Figure out some cosmology and stuff like how magic impacts everyday life. It's 3rd Edition D&D. Healing spells and resurrection are fairly common, and in the setting as written, heroes are quite wealthy while commoners are...not. The basic setting has a ridiculously broken economy, and it's also pretty interesting to think of what magic like healing and resurrection would do to civilian life.
(Sorry your mom died. But we just can't afford the expensive diamond the clerics would need to bring her back. So I guess it's just you and me now, son. Or I could sell myself into service to this wizard to pay for it... I'm sure he's legit...)
Yeah, the setting is REALLY full of Unfortunate Implications. Especially when you consider that a moderately wealthy character could go around raising orphans' parents from the dead. And they don't, those bastards. But then, people aren't really afraid to die either, because they know for sure that the afterlife exists and some of them have seen it. Makes evil characters kind of scarier because they know just how horrible of a place they'll go...they have to be deluded. Or maybe those orcish barbarians go to an entire OTHER set of afterlives, that are absolutely real and relevant to them. Think about it...or actively choose to make it not a part of your campaign. Just don't let the moral issues sneak up on you unprepared!
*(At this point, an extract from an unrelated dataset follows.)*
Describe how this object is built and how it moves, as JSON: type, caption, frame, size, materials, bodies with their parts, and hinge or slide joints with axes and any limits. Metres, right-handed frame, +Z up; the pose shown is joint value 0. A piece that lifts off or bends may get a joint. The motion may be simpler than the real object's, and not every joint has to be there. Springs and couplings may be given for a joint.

And yeah magic really helps the megacities work at all, since if magic is prevalent, there's very little disease and plenty of food.
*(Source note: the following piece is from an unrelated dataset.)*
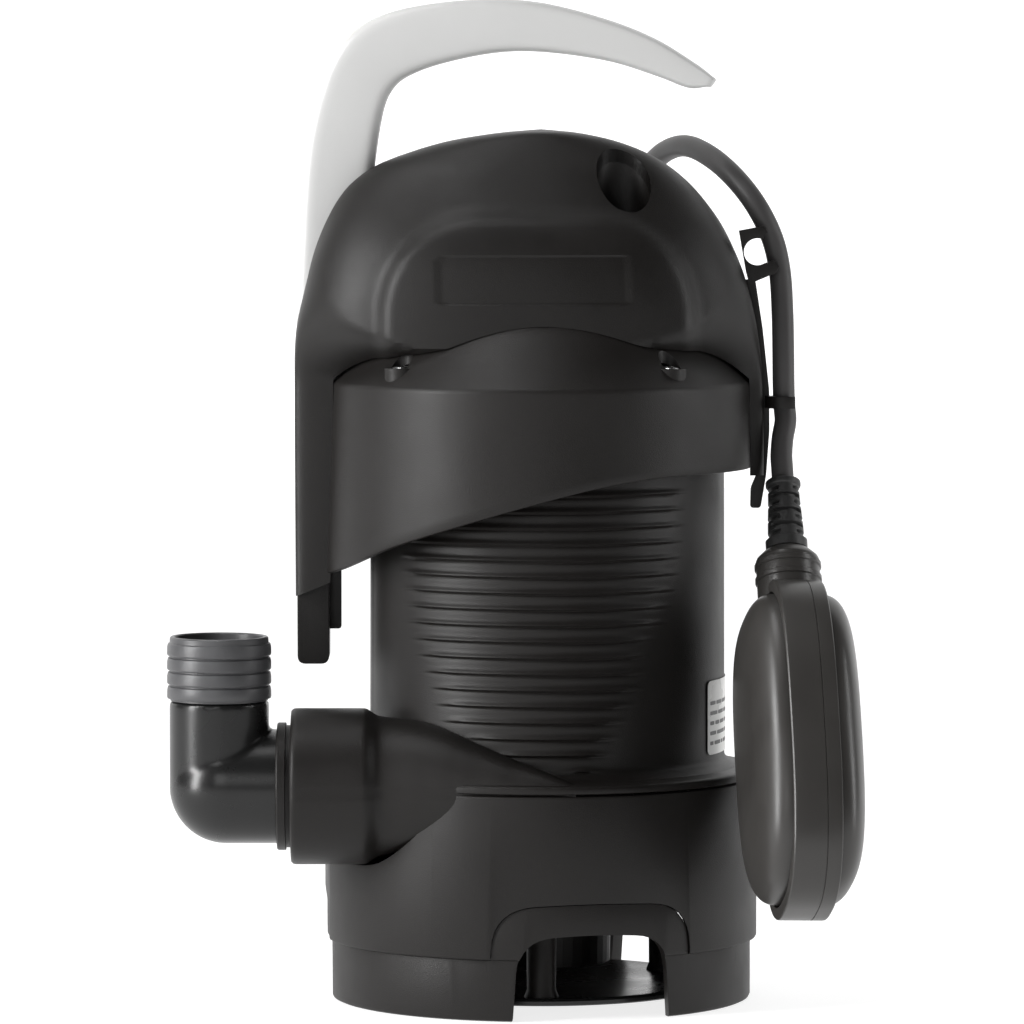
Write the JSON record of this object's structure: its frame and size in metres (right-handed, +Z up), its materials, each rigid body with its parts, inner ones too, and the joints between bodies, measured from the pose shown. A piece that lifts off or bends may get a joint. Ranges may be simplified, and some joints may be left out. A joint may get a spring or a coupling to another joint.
{
  "type": "submersible sump pump",
  "caption": "Submersible sump pump: ribbed motor housing, hooded head with hook handle, side outlet elbow with hose barb, arched foot and a tethered float switch.",
  "frame": {"origin": "on the floor under the middle of the object's box, cord left out", "axes": "+X right, -Y front (the side with the raised panel), +Z up along the motor axis"},
  "size_m": [0.2694, 0.2288, 0.39],
  "materials": {
    "front_cowl": "fine textured black plastic",
    "rear_cowl": "fine textured black plastic",
    "front_band": "fine textured black plastic",
    "carry_handle": "silver grey satin plastic",
    "cable_clip_frame": "black plastic",
    "band_screws": "zinc plated steel",
    "cowl_screw": "zinc plated steel",
    "handle_screw": "zinc plated steel",
    "rating_label": null,
    "motor_housing": "fine textured black plastic",
    "motor_cap": "black plastic",
    "cap_o_ring": "nitrile rubber",
    "pump_housing": "fine textured black plastic",
    "foot_ring": "fine textured black plastic",
    "bottom_plate": "smooth black plastic",
    "volute_plate": "black plastic",
    "impeller": "glass filled plastic",
    "impeller_nut": "stainless steel",
    "outlet_elbow": "glossy black plastic",
    "hose_barb": "grey plastic",
    "stator_core": "laminated electrical steel",
    "end_winding": "enamelled copper wire",
    "rotor_core": "laminated steel with cast cage",
    "motor_shaft": "ground stainless steel",
    "bearing_ring": "ground bearing steel",
    "bearing_cage": "brass cage and steel balls",
    "bearing_carrier": "cast aluminium",
    "seal_plate": "cast aluminium",
    "lip_seal": "nitrile rubber",
    "seal_seat": "ground ceramic",
    "seal_head": "carbon face",
    "seal_spring": "spring steel",
    "capacitor": "white plastic can",
    "capacitor_strap": "black nylon",
    "terminal_block": "white nylon",
    "gland": "black rubbery plastic",
    "float_cable": "grey rubber sheath",
    "float_shell": "satin black plastic",
    "float_boot": "black rubber",
    "microswitch": "black plastic",
    "switch_lever": "spring steel",
    "ball_track": "natural nylon",
    "float_ball": "polished steel"
  },
  "bodies": {
    "root": {"band_screw_1": "band_screws", "band_screw_2": "band_screws", "bearing_carrier": "bearing_carrier", "bottom_plate": "bottom_plate", "cable_clip_frame": "cable_clip_frame", "cap_o_ring": "cap_o_ring", "capacitor": "capacitor", "capacitor_strap": "capacitor_strap", "carry_handle": "carry_handle", "cowl_screw": "cowl_screw", "float_cable_fixed": "float_cable", "float_cable_gland": "gland", "foot_ring": "foot_ring", "front_band": "front_band", "front_cowl": "front_cowl", "handle_screw": "handle_screw", "hose_barb": "hose_barb", "lip_seal": "lip_seal", "lower_bearing_outer": "bearing_ring", "lower_end_winding": "end_winding", "motor_cap": "motor_cap", "motor_housing": "motor_housing", "outlet_elbow": "outlet_elbow", "power_cable_inlet": "gland", "pump_housing": "pump_housing", "rating_label": "rating_label", "rear_cowl": "rear_cowl", "seal_plate": "seal_plate", "seal_seat": "seal_seat", "stator_core": "stator_core", "terminal_block": "terminal_block", "upper_bearing_outer": "bearing_ring", "upper_end_winding": "end_winding", "volute_plate": "volute_plate"},
    "rotor": {"impeller": "impeller", "impeller_nut": "impeller_nut", "motor_shaft": "motor_shaft", "rotor_core": "rotor_core", "lower_bearing_inner": "bearing_ring", "upper_bearing_inner": "bearing_ring", "seal_head": "seal_head", "seal_spring": "seal_spring"},
    "float": {"float_shell_inner": "float_shell", "float_shell_outer": "float_shell", "float_rim_band": "float_shell", "float_neck": "float_shell", "float_boot": "float_boot", "float_cable_swing": "float_cable", "microswitch": "microswitch", "switch_lever": "switch_lever", "ball_track": "ball_track"},
    "lower_cage": {"lower_bearing_cage": "bearing_cage"},
    "upper_cage": {"upper_bearing_cage": "bearing_cage"},
    "ball": {"float_ball": "float_ball"}
  },
  "joints": [
    {"name": "rotor_spin", "type": "hinge", "parent": "root", "child": "rotor", "pos_m": [0.01386, 0.01707, 0.15], "axis": [0, 0, -1], "continuous": true},
    {"name": "lower_cage_spin", "type": "hinge", "parent": "root", "child": "lower_cage", "pos_m": [0.01386, 0.01707, 0.131], "axis": [0, 0, -1], "continuous": true},
    {"name": "upper_cage_spin", "type": "hinge", "parent": "root", "child": "upper_cage", "pos_m": [0.01386, 0.01707, 0.219], "axis": [0, 0, -1], "continuous": true},
    {"name": "float_swing", "type": "hinge", "parent": "root", "child": "float", "pos_m": [0.10476, 0.00207, 0.213], "axis": [0, -1, 0], "range_deg": [0, 90]},
    {"name": "float_ball_roll", "type": "slide", "parent": "float", "child": "ball", "axis": [-0.0393, 0.4372, 0.8985], "range_m": [0, 0.03]}
  ],
  "couplings": [
    {"joint": "lower_cage_spin", "follows": "rotor_spin", "ratio": 0.38},
    {"joint": "upper_cage_spin", "follows": "rotor_spin", "ratio": 0.38}
  ]
}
The DMG has some tables on how many people of what classes and levels you should expect in a city of X size. It absolutely won't apply to your megacity, but maybe you could apply it to a ward or a neighborhood or a city block or...well, maybe you'd just better figure out for yourself how many level 20 wizards there are romping around, and just how many clerics there are, and what they do for a living. And yeah, remember that in 3rd Ed., an awful lot of commoners are above level 1.